George Gardner, John Bachar, Akihira Tawara, Michael Ybarra, Brad Parker, Andrew Barnes, Angus Moloney, and the most recent Ueli Steck, a famed Swiss mountaineer fell off the Nuptse Wall in 2017, plummeting over 3,200 feet. All of these guys died after Forester fell in 2006. It’s like no one learned, or they were too confident to think it could ever happen to them. They’d done this before, so they had a false sense of security that everything would be ok. Instead, these bright lights were extinguished too soon.
Real talk here: it’s not going to be ok if you fall from a free solo climb. Even if you live as Zolotukhin did, you’ll be in a world of hurt. Why take the chance when you can get the thrill of climbing safely? If you want to know what it’s like to fall, try bouldering at your gym.

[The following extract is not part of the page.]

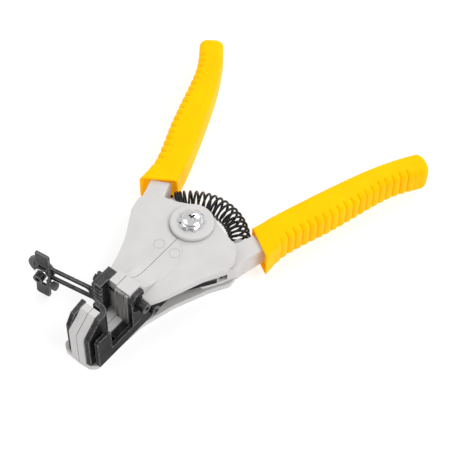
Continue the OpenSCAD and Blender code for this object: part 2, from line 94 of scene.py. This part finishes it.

You’ll see if you land the wrong way, you’ll feel that ache for a few days. Now imagine doing that on rocks from further up. Yeah. It’s not the way I want my life to end either.
I can’t in good conscience ever encourage you or anyone to try a free solo climb. I have too many people to live for and too much else to do in this life than to throw it away trying to prove something. I don’t have to prove a thing. I can out-best my best with all my gear. I can enjoy the sport for its extreme nature without having to worry that if I slip and fall, my wife will be heartbroken for the rest of her life and our kids will have to grow up without me.
Get your thrills another way, so that you live to climb another day. Honestly, the thrill I get up on the crag is perfect the way it is, cumbersome equipment and all. I wouldn’t trade that for the world, and if I were to free solo, that would be the ultimate trade-off. Like playing with fire, it’s just not worth it to me to get burned. Always be safe climbing and take your challenges within stride. There’s no reason to die doing what you love. Live doing what you love and live it every day until you’re old and grey!